L'implication cette fois de la France et des Etats-Unis dans la surveillance de l'accord pourrait dissuader le Hezbollah de faire pareil, selon un responsable politique s'exprimant sous anonymat.

Test de la présidentielle 

L'accord prévoit aussi une surveillance accrue des frontières du Liban avec la Syrie pour empêcher le Hezbollah de recevoir de l'aide de l'Iran, via la Syrie, et reconstituer son arsenal, selon les experts militaires.

Mais le Hezbollah "ne peut pas se transformer en un parti purement politique, car toute sa légitimité et son influence sont enracinées dans son rôle de mouvement de résistance armée", explique Imad Salamey.

Sur le plan interne, "le parti continuera d'utiliser son influence" pour agir sur la vie politique au Liban, dit-il.

Surtout qu'il s'appuie sur une large base populaire au sein de la communauté chiite et d'un puissant réseau d'institutions sociales et économiques, même s'il a été visé par Israël au cours des deux mois écoulés.

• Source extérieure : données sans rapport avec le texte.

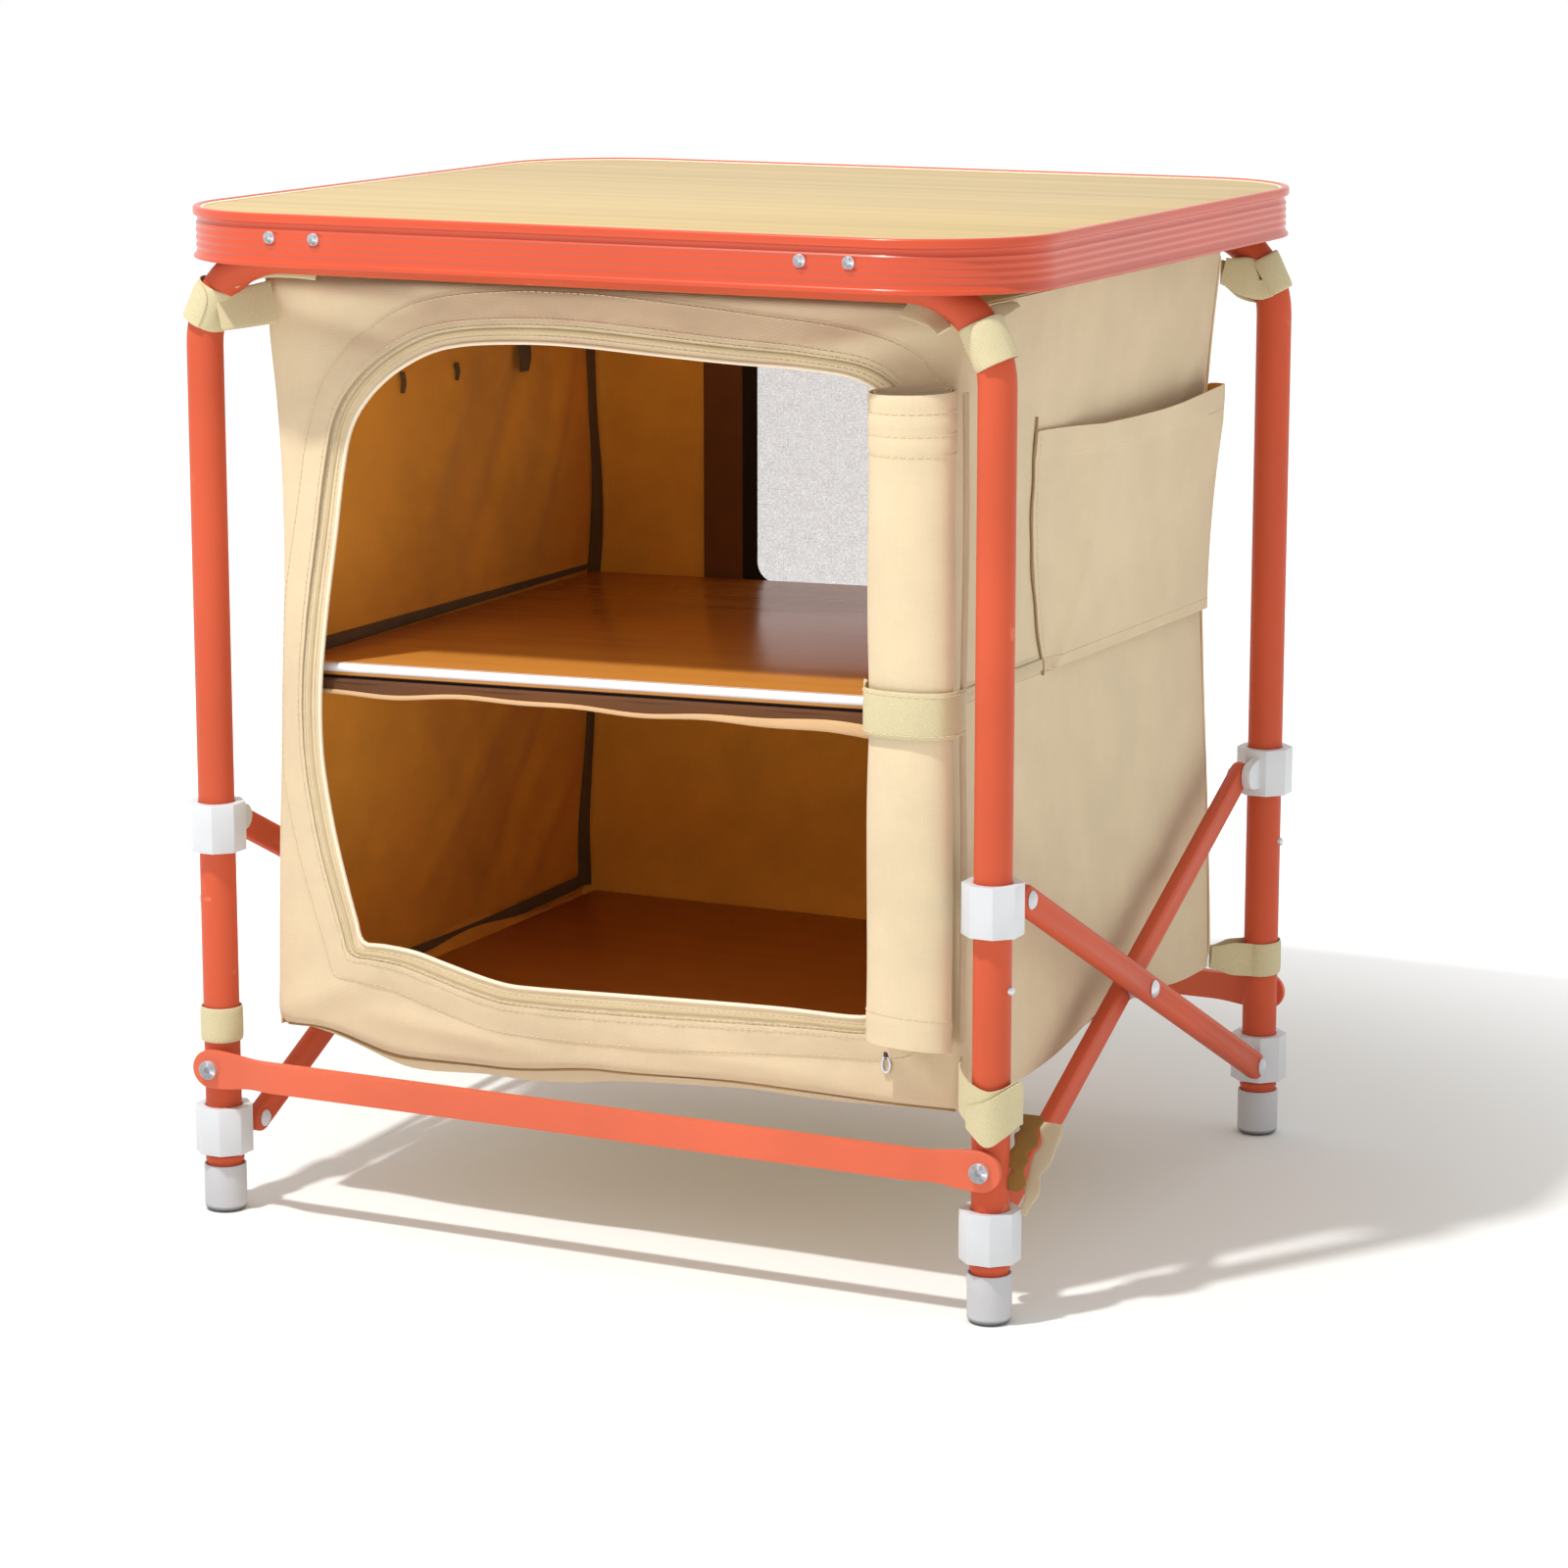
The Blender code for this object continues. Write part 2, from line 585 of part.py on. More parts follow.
def bend_route(side, end, start, stop):
    """The middle line of a stretch of the bend, with a point at each facet's corner."""
    facet = 90 / BEND_STEPS
    corners = [facet * i for i in range(BEND_STEPS + 1) if start < facet * i < stop]
    return [bend_point(side, end, degrees) for degrees in [start] + corners + [stop]]


def frame_route(end, extra=0.0):
    """The middle line of one frame tube, from the left foot to the right foot."""
    foot = Vector((LEG_X, end * LEG_Y, TUBE_BOTTOM - extra))
    half = [foot] + bend_route(1, end, 0, 90)
    mirrored = [Vector((-point.x, point.y, point.z)) for point in half]
    return mirrored + half[::-1]


def build_frame_tubes():
    for end_name, end in ENDS.items():
        outer = pipe(frame_route(end), TUBE_RADIUS)
        bore = pipe(frame_route(end, extra=2 * TUBE_WALL), TUBE_RADIUS - TUBE_WALL)
        holes = []
        for side in SIDES.values():
            button_place = (side * (LEG_X + TUBE_RADIUS), end * LEG_Y, BUTTON_Z)
            holes.append(prism(button_place, BUTTON_RADIUS + RUNNING, TUBE_RADIUS, "X", sides=10))
            rivet_place = (side * LEG_X, end * (LEG_Y + TUBE_RADIUS), BAR_Z)
            holes.append(prism(rivet_place, RIVET_RADIUS + RUNNING, TUBE_RADIUS, "Y", sides=10))
        tube = link(f"{end_name}_frame_tube", cut(outer, bore, *holes), "frame")
        smooth(tube)


def build_feet():
    socket = TUBE_RADIUS + GAP
    outside = socket + FOOT_WALL
    profile = [(0.0, FOOT_FLOOR), (socket, FOOT_FLOOR), (socket, FOOT_HEIGHT)]
    profile += [(outside - FOOT_LIP, FOOT_HEIGHT), (outside, FOOT_HEIGHT - FOOT_LIP)]
    profile += [(outside, FOOT_CHAMFER), (outside - FOOT_CHAMFER, 0.0), (0.0, 0.0)]
    for end_name, end in ENDS.items():
        for side_name, side in SIDES.items():
            mesh = turned(profile, (side * LEG_X, end * LEG_Y, 0.0), "Z", steps=16)
            smooth(link(f"foot_{end_name}_{side_name}", mesh, "foot"))


# Collars and braces

def collar(side, end, height, brace_side):
    """An eight-sided collar with an ear towards the other leg, and the pin that carries a brace.
    The pin stands out of the ear on the outer side for +1 and on the inner side for -1."""
    leg = Vector((side * LEG_X, end * LEG_Y, height))
    radius = COLLAR_FLATS / 2 / math.cos(math.radians(22.5))
    body = prism((0.0, 0.0, 0.0), radius, COLLAR_HEIGHT, "Z", sides=8)
    body.transform(Matrix.Translation(leg) @ Matrix.Rotation(math.radians(22.5), 4, "Z"))
    towards = -end
    pin_y = leg.y + towards * EAR_REACH
    root_y = leg.y + towards * (COLLAR_FLATS / 2 - EAR_FLARE)
    start, stop = (-90, 90) if towards > 0 else (270, 90)
    ear_radius = PIN_RADIUS + EAR_MARGIN
    outline = [(root_y, leg.z - ear_radius - EAR_FLARE)]
    outline += arc(pin_y, leg.z, ear_radius, start, stop, 6)
    outline += [(root_y, leg.z + ear_radius + EAR_FLARE)]
    ear = plate([outline], EAR_THICKNESS, "YZ", (leg.x, 0.0, 0.0))
    out = side * brace_side
    head_face = BRACE_OFFSET + BRACE_THICKNESS / 2 + GAP
    profile = dome(PIN_RADIUS + PIN_HEAD_LAP, PIN_HEAD_HEIGHT)
    profile += [(PIN_RADIUS, 0.0), (PIN_RADIUS, -head_face), (0.0, -head_face)]
    place = (leg.x + out * head_face, pin_y, leg.z)
    pin = turned(profile, place, "X" if out > 0 else "-X", steps=10)
    bore = prism(leg, TUBE_RADIUS + RUNNING, COLLAR_HEIGHT * 2, "Z", sides=16)
    return cut(join(body, ear, pin), bore)


def brace_places(side, outer):
    """The front and rear pivots of a brace, and the distance of its middle plane from the centre."""
    front_z = UPPER_COLLAR_Z if outer else LOWER_COLLAR_Z
    rear_z = LOWER_COLLAR_Z if outer else UPPER_COLLAR_Z
    x = side * (LEG_X + (BRACE_OFFSET if outer else -BRACE_OFFSET))
    return Vector((x, -PIVOT_Y, front_z)), Vector((x, PIVOT_Y, rear_z))


def build_collars():
    for end_name, end in ENDS.items():
        for side_name, side in SIDES.items():
            lower_takes = 1 if end > 0 else -1
            pivot_lower = (side * LEG_X, end * PIVOT_Y, LOWER_COLLAR_Z)
            lower = collar(side, end, LOWER_COLLAR_Z, lower_takes)
            smooth(link(f"lower_collar_{end_name}_{side_name}", lower, "collar", pivot_lower))
            pivot_upper = (side * LEG_X, end * PIVOT_Y, UPPER_COLLAR_Z)
            upper = collar(side, end, UPPER_COLLAR_Z, -lower_takes)
            smooth(link(f"upper_collar_{end_name}_{side_name}", upper, "collar", pivot_upper))


def brace(side, outer):
    front, rear = brace_places(side, outer)
    half = BRACE_LENGTH / 2
    radius = BRACE_WIDTH / 2
    loop = arc(half, 0.0, radius, -90, 90, 6) + arc(-half, 0.0, radius, 90, 270, 6)
    blank = bevelled(plate([loop], BRACE_THICKNESS, "YZ"), BRACE_EDGE, 2)
    holes = [prism((0.0, y, 0.0), PIN_RADIUS + RUNNING, BRACE_THICKNESS * 2, "X", sides=10)
             for y in (-half, 0.0, half)]
    drilled = cut(blank, *holes)
    slope = -BRACE_ANGLE if outer else BRACE_ANGLE
    middle = (front + rear) / 2
    drilled.transform(Matrix.Translation(middle) @ Matrix.Rotation(slope, 4, "X"))
    return drilled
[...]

Et tandis que ses détracteurs haussent le ton, le Hezbollah pourrait faire preuve de "plus de flexibilité" dans certains domaines, juge l'analyste, comme sur l'élection présidentielle fixée pour le 9 janvier.

Dans un récent discours, le nouveau chef du Hezbollah Naïm Qassem promettait d'apporter "une contribution efficace à l'élection d'un président".

"Pour la première fois depuis que le Hezbollah domine la politique libanaise depuis près de deux décennies, le Liban a une occasion de reconfigurer sa politique interne pour se libérer de l'hégémonie du Hezbollah", estime Lina Khatib.

"Mais cela peut uniquement se produire à travers un véritable dialogue national inclusif, soutenu par la communauté internationale".